■ **TO BE DONE**
Using the records that appear below, write out exactly the lines from the one with "Recreate this object" through the one with "const CLEARANCE = 0.3;", keeping both end lines.

━━━━━ EXERCISE INPUTS ━━━━━

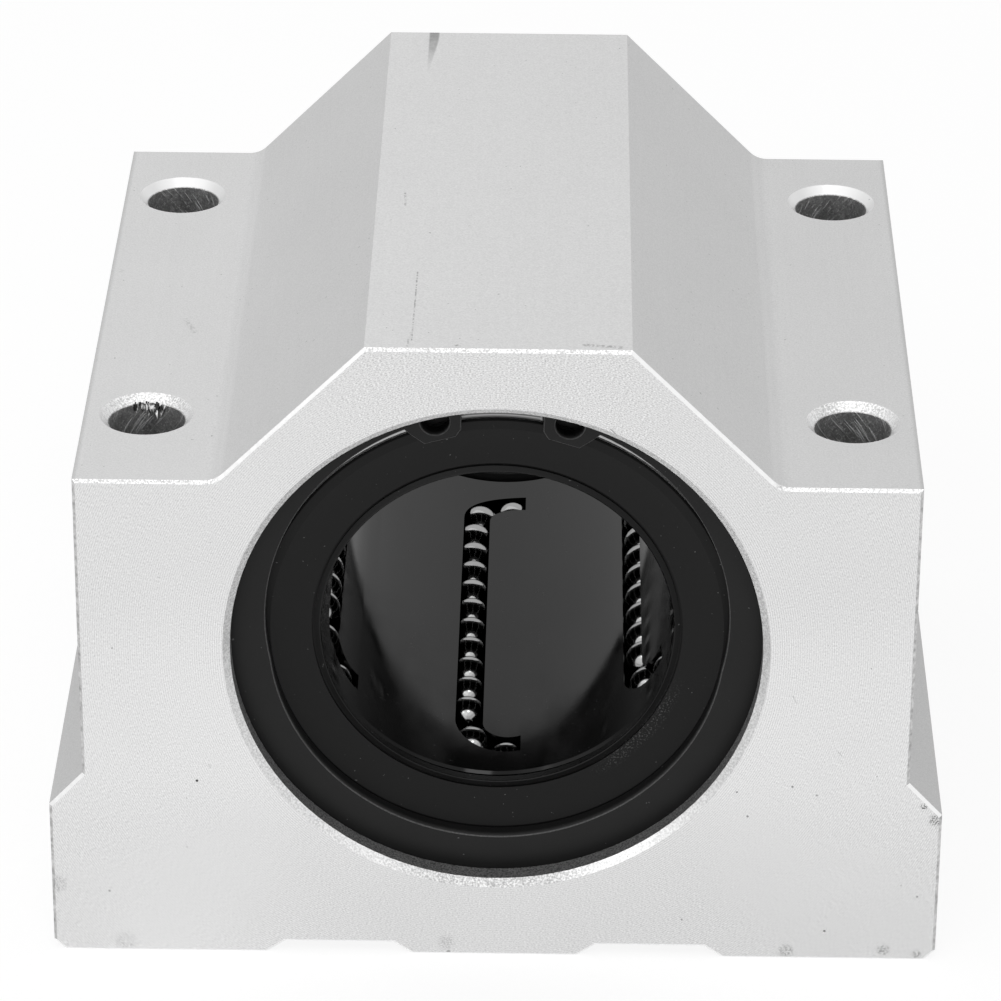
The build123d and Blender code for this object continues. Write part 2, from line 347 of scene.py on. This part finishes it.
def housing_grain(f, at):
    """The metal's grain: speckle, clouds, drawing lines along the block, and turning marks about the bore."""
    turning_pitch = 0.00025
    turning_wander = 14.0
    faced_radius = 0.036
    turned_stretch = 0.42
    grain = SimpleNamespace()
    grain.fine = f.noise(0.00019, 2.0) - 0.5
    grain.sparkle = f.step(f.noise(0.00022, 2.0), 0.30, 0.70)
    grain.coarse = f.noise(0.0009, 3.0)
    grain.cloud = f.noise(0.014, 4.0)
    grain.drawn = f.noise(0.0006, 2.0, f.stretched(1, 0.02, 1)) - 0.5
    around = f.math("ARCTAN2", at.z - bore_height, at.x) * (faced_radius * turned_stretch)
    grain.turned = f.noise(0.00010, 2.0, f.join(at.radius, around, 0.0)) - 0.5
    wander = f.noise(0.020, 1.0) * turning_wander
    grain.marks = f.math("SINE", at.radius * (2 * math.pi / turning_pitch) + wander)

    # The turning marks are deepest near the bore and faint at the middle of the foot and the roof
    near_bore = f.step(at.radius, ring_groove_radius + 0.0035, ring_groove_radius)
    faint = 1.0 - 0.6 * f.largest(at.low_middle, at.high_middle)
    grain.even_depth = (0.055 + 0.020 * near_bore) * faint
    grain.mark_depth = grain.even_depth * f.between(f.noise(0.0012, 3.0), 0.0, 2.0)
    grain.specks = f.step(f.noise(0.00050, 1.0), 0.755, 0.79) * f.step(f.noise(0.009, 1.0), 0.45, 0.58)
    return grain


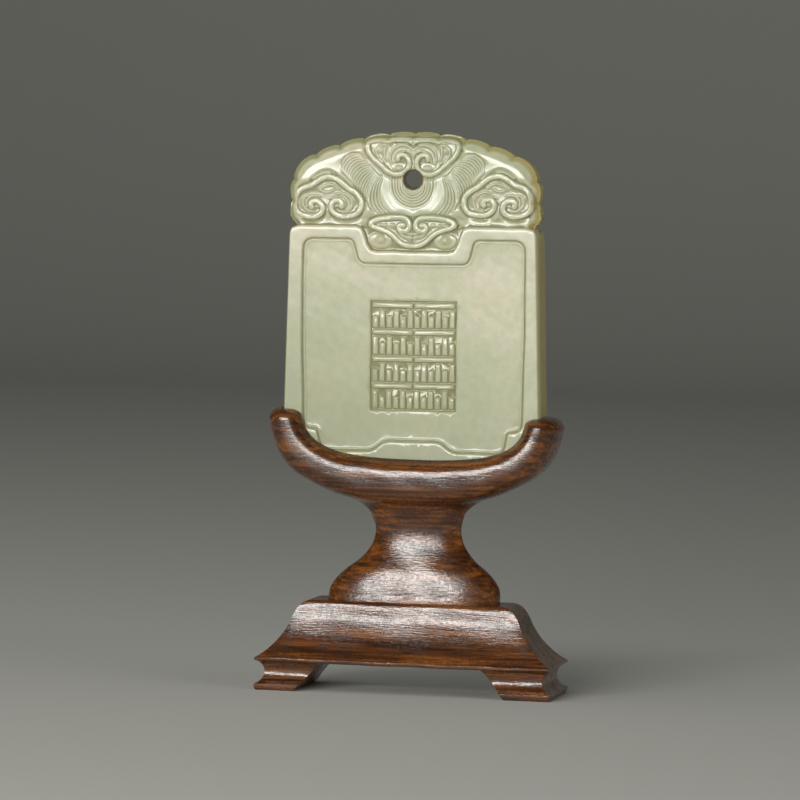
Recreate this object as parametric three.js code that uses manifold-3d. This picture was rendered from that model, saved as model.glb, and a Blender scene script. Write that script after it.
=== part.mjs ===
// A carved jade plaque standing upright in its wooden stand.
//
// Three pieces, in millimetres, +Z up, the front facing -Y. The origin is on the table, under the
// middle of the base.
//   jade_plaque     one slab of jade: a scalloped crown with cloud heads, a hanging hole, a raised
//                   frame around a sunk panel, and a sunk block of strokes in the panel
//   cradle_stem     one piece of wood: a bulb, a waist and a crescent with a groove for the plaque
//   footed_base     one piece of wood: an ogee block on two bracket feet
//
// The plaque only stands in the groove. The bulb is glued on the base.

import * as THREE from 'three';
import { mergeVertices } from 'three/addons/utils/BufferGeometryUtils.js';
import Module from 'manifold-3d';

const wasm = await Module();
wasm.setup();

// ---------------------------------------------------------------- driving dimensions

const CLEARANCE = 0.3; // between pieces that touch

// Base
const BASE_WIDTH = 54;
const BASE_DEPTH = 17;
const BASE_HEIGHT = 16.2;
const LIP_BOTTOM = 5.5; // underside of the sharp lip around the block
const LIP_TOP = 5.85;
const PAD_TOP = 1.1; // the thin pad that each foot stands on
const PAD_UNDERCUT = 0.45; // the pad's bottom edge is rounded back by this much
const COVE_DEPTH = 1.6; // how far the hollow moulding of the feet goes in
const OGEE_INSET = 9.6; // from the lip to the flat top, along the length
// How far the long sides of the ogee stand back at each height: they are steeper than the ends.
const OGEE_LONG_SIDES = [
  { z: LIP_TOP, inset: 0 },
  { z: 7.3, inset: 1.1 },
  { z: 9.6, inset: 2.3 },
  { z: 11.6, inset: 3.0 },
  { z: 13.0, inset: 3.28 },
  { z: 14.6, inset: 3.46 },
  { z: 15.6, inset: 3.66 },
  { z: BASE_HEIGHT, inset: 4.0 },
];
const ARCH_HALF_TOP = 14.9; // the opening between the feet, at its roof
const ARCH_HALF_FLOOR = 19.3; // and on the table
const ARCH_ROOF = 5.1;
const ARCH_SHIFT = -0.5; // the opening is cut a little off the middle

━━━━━

■ **TASK ANSWER**
Recreate this object as parametric three.js code that uses manifold-3d. This picture was rendered from that model, saved as model.glb, and a Blender scene script. Write that script after it.
=== part.mjs ===
// A carved jade plaque standing upright in its wooden stand.
//
// Three pieces, in millimetres, +Z up, the front facing -Y. The origin is on the table, under the
// middle of the base.
//   jade_plaque     one slab of jade: a scalloped crown with cloud heads, a hanging hole, a raised
//                   frame around a sunk panel, and a sunk block of strokes in the panel
//   cradle_stem     one piece of wood: a bulb, a waist and a crescent with a groove for the plaque
//   footed_base     one piece of wood: an ogee block on two bracket feet
//
// The plaque only stands in the groove. The bulb is glued on the base.

import * as THREE from 'three';
import { mergeVertices } from 'three/addons/utils/BufferGeometryUtils.js';
import Module from 'manifold-3d';

const wasm = await Module();
wasm.setup();

// ---------------------------------------------------------------- driving dimensions

const CLEARANCE = 0.3; // between pieces that touch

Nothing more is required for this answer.